Task directions: Will you return, word for word, only the lines from the top of the data below down to and including the one with "top_share = 0.5; // [0.3:0.05:0.7]"?

Data:
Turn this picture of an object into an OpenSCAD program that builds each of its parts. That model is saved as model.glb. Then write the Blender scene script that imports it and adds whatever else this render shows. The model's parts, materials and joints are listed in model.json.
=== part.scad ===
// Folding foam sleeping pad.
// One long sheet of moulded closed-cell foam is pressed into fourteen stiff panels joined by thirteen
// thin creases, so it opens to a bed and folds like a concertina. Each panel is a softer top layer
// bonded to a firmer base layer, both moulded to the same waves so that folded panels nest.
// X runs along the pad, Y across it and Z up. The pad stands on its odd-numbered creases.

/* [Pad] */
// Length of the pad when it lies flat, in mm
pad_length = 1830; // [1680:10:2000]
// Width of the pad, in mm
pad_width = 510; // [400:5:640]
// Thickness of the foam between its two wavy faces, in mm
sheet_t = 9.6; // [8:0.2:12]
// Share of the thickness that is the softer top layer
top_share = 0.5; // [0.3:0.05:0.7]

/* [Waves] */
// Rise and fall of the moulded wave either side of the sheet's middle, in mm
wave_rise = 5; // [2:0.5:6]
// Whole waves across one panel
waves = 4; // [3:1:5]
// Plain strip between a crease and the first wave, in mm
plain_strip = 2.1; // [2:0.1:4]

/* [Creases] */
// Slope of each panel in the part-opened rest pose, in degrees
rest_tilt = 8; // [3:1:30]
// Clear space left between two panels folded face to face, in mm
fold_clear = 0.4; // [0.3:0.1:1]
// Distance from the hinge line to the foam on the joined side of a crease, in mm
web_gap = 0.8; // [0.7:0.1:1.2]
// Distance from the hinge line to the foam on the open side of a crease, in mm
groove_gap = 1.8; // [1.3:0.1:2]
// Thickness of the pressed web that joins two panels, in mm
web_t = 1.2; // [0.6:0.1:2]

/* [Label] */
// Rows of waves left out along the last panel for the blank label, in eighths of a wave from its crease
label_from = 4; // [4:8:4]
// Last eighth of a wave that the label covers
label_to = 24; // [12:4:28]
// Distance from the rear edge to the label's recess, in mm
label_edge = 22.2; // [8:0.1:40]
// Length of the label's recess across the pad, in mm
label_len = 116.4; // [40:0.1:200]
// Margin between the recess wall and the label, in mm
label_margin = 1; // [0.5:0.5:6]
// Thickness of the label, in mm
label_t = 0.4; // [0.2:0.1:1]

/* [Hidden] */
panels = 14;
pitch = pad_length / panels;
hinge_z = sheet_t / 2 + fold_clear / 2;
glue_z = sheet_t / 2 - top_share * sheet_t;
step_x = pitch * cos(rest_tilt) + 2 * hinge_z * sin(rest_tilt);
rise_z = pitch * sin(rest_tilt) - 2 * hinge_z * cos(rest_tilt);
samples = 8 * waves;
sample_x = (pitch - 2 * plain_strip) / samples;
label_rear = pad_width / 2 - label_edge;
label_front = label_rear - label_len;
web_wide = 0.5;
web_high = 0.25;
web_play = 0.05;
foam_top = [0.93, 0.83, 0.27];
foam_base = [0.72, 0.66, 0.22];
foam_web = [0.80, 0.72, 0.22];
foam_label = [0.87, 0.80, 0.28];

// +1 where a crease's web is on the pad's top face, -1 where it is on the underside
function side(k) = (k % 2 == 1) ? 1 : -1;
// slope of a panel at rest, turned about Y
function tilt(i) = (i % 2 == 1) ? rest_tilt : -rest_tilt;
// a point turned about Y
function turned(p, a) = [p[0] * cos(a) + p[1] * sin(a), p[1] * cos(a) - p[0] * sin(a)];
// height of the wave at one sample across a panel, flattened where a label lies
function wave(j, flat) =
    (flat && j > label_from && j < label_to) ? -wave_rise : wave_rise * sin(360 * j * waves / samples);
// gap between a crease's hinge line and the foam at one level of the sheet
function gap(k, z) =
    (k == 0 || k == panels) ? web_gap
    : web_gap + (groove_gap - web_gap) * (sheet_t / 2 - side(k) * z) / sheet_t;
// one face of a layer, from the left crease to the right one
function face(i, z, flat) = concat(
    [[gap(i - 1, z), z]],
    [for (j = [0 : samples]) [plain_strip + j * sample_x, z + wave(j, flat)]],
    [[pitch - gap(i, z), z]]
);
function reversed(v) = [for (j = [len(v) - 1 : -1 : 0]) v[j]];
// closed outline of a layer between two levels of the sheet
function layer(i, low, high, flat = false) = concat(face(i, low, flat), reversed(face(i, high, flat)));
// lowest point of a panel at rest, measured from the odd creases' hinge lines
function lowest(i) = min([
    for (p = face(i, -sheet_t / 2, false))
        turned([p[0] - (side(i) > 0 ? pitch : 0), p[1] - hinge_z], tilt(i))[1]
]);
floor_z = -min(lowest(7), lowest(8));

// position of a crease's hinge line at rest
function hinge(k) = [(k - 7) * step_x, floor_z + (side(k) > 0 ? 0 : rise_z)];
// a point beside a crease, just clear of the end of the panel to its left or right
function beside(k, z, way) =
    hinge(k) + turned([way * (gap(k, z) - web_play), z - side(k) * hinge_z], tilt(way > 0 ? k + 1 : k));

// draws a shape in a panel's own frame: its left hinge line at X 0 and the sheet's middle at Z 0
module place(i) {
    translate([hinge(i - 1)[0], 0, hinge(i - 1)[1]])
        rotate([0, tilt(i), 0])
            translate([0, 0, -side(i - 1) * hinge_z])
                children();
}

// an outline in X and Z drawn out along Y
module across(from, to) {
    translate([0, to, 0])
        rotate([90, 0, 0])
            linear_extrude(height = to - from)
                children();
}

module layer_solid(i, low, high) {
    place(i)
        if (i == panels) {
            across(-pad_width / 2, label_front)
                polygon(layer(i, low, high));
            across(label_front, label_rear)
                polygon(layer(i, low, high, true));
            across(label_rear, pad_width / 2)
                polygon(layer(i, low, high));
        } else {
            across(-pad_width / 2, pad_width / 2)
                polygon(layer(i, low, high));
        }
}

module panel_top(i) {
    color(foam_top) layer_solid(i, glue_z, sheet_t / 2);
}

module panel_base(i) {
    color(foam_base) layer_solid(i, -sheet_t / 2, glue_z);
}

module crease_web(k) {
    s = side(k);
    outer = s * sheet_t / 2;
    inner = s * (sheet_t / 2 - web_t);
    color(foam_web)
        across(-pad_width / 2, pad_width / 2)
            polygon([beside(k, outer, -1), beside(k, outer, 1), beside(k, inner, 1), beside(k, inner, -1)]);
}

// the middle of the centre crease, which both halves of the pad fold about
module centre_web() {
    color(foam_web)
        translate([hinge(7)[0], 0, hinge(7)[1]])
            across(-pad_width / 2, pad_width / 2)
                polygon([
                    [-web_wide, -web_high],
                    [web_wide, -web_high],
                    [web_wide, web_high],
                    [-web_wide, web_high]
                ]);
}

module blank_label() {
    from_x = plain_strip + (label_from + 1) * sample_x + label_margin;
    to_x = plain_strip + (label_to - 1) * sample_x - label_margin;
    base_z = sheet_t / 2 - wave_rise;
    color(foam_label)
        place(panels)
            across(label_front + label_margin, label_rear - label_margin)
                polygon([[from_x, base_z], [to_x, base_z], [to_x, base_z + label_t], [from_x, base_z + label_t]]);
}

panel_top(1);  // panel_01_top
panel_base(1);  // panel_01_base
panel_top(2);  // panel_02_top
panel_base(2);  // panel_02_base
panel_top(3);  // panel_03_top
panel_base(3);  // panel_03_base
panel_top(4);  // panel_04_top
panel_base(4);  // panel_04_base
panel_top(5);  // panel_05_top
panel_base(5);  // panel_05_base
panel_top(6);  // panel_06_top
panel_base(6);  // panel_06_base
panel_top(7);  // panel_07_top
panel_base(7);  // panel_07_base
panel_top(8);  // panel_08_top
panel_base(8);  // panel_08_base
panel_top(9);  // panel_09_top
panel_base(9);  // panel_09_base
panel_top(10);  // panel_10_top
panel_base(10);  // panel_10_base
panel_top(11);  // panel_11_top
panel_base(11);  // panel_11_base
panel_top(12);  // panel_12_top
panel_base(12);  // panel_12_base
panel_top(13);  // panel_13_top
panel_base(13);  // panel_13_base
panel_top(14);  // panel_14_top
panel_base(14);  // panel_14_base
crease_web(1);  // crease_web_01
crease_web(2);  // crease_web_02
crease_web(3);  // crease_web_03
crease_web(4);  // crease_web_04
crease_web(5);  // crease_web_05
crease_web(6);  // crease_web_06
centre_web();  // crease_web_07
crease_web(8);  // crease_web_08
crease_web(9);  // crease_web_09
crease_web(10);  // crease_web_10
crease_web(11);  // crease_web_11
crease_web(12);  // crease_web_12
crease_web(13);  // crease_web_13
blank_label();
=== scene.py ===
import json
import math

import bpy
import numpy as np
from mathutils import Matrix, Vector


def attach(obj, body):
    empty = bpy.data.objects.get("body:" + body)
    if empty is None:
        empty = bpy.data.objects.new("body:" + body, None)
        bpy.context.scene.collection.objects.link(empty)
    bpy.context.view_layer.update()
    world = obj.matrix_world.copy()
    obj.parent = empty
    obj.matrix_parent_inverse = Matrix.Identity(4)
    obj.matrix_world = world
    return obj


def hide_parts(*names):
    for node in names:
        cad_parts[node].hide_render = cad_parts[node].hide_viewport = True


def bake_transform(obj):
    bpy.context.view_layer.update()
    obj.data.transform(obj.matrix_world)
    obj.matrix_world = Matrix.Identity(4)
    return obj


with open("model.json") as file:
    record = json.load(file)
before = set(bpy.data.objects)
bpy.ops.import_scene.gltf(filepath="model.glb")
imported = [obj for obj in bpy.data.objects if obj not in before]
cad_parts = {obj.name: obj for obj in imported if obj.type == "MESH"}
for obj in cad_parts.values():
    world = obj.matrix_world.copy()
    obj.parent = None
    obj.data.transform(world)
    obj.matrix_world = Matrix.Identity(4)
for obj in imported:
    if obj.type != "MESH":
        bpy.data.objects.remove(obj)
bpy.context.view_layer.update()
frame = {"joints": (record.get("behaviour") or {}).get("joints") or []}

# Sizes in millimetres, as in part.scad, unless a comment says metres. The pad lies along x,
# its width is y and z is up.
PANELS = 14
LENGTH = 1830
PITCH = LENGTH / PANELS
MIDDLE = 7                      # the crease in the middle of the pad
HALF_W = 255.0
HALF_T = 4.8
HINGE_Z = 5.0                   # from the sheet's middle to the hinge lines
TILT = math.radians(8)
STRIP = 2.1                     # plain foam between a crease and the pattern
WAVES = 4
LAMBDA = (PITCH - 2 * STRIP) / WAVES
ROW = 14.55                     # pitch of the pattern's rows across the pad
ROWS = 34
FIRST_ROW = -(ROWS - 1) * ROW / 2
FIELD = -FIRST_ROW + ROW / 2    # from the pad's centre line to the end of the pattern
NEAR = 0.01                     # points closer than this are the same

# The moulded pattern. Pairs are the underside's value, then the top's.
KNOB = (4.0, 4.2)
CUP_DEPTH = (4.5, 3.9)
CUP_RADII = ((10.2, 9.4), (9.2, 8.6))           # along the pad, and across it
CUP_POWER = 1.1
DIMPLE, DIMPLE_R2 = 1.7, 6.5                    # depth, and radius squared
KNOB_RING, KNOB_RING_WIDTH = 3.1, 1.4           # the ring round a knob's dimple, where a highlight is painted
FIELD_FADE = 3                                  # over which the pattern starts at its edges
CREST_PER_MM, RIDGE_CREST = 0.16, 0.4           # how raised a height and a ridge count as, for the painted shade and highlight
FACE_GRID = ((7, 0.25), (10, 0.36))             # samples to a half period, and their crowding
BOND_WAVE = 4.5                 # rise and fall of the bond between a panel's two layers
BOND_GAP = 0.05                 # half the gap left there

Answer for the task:
Turn this picture of an object into an OpenSCAD program that builds each of its parts. That model is saved as model.glb. Then write the Blender scene script that imports it and adds whatever else this render shows. The model's parts, materials and joints are listed in model.json.
=== part.scad ===
// Folding foam sleeping pad.
// One long sheet of moulded closed-cell foam is pressed into fourteen stiff panels joined by thirteen
// thin creases, so it opens to a bed and folds like a concertina. Each panel is a softer top layer
// bonded to a firmer base layer, both moulded to the same waves so that folded panels nest.
// X runs along the pad, Y across it and Z up. The pad stands on its odd-numbered creases.

/* [Pad] */
// Length of the pad when it lies flat, in mm
pad_length = 1830; // [1680:10:2000]
// Width of the pad, in mm
pad_width = 510; // [400:5:640]
// Thickness of the foam between its two wavy faces, in mm
sheet_t = 9.6; // [8:0.2:12]
// Share of the thickness that is the softer top layer
top_share = 0.5; // [0.3:0.05:0.7]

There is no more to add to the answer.